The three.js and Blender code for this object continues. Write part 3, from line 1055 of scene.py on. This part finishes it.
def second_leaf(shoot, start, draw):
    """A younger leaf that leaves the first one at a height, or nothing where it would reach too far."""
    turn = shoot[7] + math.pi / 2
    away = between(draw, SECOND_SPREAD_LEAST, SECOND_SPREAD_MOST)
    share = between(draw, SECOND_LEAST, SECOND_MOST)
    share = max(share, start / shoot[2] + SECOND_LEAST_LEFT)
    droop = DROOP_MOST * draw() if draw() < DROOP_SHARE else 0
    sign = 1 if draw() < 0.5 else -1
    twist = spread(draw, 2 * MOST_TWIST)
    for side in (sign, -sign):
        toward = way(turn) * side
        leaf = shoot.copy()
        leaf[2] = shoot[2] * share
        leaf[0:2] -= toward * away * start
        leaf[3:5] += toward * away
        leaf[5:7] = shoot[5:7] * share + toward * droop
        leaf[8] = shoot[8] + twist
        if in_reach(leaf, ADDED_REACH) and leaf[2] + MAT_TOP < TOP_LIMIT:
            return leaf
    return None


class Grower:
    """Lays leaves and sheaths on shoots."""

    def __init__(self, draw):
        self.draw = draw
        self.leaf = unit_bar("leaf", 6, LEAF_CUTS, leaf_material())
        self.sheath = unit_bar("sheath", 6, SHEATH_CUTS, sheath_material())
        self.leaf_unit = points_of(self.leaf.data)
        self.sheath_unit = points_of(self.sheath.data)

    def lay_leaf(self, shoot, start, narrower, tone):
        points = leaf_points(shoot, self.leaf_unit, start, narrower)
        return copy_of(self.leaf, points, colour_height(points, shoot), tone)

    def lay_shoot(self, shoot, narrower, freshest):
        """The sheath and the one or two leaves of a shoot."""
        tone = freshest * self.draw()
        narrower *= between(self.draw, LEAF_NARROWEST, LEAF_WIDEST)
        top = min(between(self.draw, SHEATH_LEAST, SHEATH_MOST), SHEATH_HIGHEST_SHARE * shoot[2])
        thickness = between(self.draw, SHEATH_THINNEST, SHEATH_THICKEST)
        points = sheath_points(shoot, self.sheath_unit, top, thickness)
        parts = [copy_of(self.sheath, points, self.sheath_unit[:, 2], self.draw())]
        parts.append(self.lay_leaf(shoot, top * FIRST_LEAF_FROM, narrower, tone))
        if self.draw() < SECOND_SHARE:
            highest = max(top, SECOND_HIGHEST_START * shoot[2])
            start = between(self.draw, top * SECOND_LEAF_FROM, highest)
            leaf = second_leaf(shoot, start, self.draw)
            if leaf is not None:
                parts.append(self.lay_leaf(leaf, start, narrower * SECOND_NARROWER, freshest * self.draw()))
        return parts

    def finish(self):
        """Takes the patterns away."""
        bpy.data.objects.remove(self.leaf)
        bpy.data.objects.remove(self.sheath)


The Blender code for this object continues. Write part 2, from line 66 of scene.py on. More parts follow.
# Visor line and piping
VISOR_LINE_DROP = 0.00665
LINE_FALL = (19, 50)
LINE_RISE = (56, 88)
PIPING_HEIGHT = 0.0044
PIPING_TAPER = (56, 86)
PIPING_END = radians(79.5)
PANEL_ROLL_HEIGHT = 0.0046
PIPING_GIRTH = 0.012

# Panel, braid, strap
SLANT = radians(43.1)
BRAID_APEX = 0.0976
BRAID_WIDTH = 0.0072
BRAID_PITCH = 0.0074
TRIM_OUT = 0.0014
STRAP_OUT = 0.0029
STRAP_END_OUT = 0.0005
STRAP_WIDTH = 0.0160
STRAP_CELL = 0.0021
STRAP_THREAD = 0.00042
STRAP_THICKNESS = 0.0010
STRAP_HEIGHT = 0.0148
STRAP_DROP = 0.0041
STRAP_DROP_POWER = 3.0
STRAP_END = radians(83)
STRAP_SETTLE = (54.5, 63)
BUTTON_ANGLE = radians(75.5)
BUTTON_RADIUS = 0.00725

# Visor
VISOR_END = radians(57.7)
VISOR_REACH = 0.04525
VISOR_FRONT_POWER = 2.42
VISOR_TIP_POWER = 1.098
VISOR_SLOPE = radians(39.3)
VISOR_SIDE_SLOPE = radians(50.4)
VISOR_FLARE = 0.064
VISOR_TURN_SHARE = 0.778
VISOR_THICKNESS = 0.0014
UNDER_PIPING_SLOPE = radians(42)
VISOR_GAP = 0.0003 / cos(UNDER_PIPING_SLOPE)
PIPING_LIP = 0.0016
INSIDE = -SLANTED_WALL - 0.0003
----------
● **Exercise prompt**
Go through the listing above and pull out each line containing the word "code".

● **Task solution**
The three.js and Blender code for this object continues. Write part 3, from line 1055 of scene.py on. This part finishes it.
The Blender code for this object continues. Write part 2, from line 66 of scene.py on. More parts follow.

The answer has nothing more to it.